INFORMATION PROVIDED
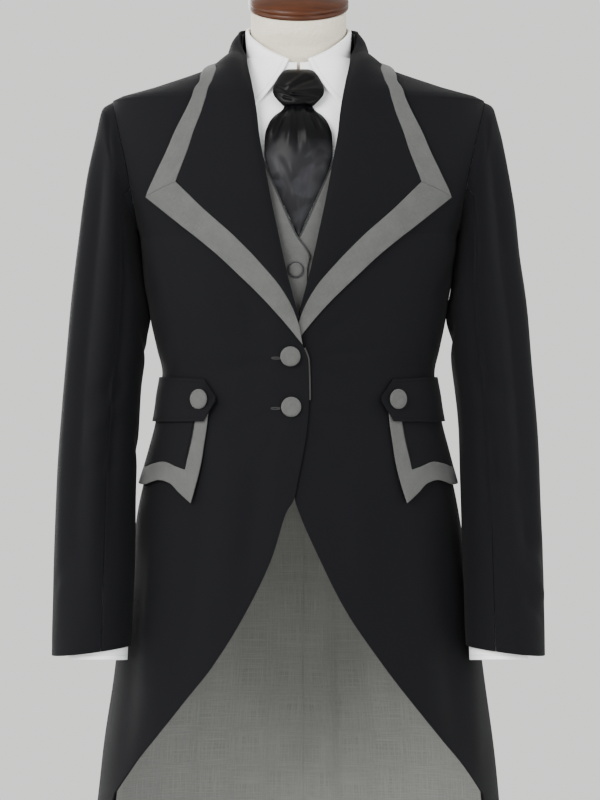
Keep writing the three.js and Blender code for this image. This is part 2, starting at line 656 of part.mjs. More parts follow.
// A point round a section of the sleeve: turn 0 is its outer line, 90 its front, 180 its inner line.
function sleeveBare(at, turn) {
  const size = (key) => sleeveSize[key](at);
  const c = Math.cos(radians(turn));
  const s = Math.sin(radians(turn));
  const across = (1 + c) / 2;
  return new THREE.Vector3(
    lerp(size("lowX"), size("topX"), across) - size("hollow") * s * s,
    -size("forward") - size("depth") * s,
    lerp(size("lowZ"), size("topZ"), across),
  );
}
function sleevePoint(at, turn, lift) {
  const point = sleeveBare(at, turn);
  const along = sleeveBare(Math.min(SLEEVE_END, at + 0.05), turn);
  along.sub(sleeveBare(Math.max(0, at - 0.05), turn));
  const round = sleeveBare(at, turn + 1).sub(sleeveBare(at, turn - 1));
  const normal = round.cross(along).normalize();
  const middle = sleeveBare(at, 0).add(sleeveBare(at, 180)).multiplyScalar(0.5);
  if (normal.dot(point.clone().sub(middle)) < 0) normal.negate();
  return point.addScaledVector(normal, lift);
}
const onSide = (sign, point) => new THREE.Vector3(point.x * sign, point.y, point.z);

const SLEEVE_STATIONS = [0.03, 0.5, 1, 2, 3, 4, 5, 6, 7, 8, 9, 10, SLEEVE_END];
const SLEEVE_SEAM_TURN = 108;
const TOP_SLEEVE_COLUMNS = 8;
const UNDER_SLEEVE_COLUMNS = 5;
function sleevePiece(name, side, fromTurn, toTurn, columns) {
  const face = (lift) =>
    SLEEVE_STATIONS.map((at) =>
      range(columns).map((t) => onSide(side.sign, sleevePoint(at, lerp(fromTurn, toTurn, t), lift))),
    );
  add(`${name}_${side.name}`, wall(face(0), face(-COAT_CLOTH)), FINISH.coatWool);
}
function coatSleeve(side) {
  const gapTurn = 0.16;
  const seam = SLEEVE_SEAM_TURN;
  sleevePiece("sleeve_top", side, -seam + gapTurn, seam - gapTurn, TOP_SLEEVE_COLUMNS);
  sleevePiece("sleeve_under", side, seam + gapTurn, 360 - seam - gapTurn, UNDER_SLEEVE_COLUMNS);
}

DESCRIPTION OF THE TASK
Copy out each line exactly as written.

OUTPUT BELOW
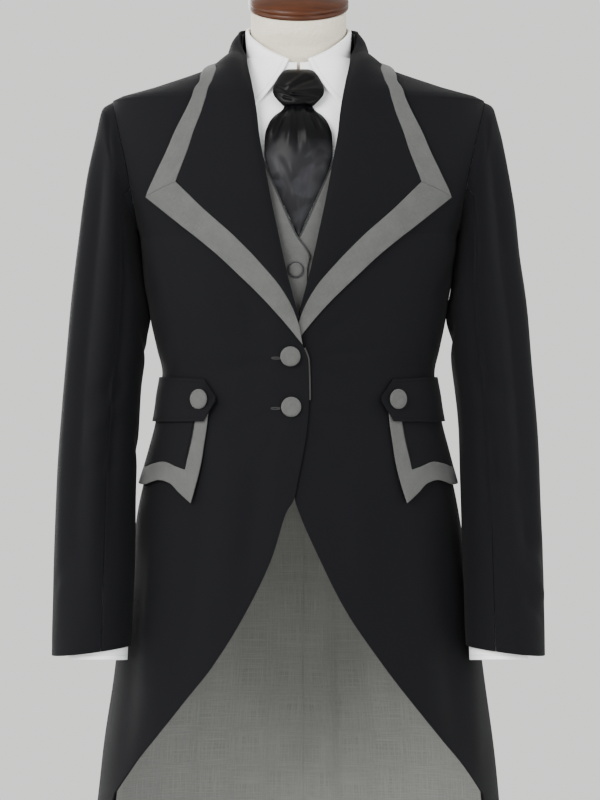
Keep writing the three.js and Blender code for this image. This is part 2, starting at line 656 of part.mjs. More parts follow.
// A point round a section of the sleeve: turn 0 is its outer line, 90 its front, 180 its inner line.
function sleeveBare(at, turn) {
  const size = (key) => sleeveSize[key](at);
  const c = Math.cos(radians(turn));
  const s = Math.sin(radians(turn));
  const across = (1 + c) / 2;
  return new THREE.Vector3(
    lerp(size("lowX"), size("topX"), across) - size("hollow") * s * s,
    -size("forward") - size("depth") * s,
    lerp(size("lowZ"), size("topZ"), across),
  );
}
function sleevePoint(at, turn, lift) {
  const point = sleeveBare(at, turn);
  const along = sleeveBare(Math.min(SLEEVE_END, at + 0.05), turn);
  along.sub(sleeveBare(Math.max(0, at - 0.05), turn));
  const round = sleeveBare(at, turn + 1).sub(sleeveBare(at, turn - 1));
  const normal = round.cross(along).normalize();
  const middle = sleeveBare(at, 0).add(sleeveBare(at, 180)).multiplyScalar(0.5);
  if (normal.dot(point.clone().sub(middle)) < 0) normal.negate();
  return point.addScaledVector(normal, lift);
}
const onSide = (sign, point) => new THREE.Vector3(point.x * sign, point.y, point.z);

const SLEEVE_STATIONS = [0.03, 0.5, 1, 2, 3, 4, 5, 6, 7, 8, 9, 10, SLEEVE_END];
const SLEEVE_SEAM_TURN = 108;
const TOP_SLEEVE_COLUMNS = 8;
const UNDER_SLEEVE_COLUMNS = 5;
function sleevePiece(name, side, fromTurn, toTurn, columns) {
  const face = (lift) =>
    SLEEVE_STATIONS.map((at) =>
      range(columns).map((t) => onSide(side.sign, sleevePoint(at, lerp(fromTurn, toTurn, t), lift))),
    );
  add(`${name}_${side.name}`, wall(face(0), face(-COAT_CLOTH)), FINISH.coatWool);
}
function coatSleeve(side) {
  const gapTurn = 0.16;
  const seam = SLEEVE_SEAM_TURN;
  sleevePiece("sleeve_top", side, -seam + gapTurn, seam - gapTurn, TOP_SLEEVE_COLUMNS);
  sleevePiece("sleeve_under", side, seam + gapTurn, 360 - seam - gapTurn, UNDER_SLEEVE_COLUMNS);
}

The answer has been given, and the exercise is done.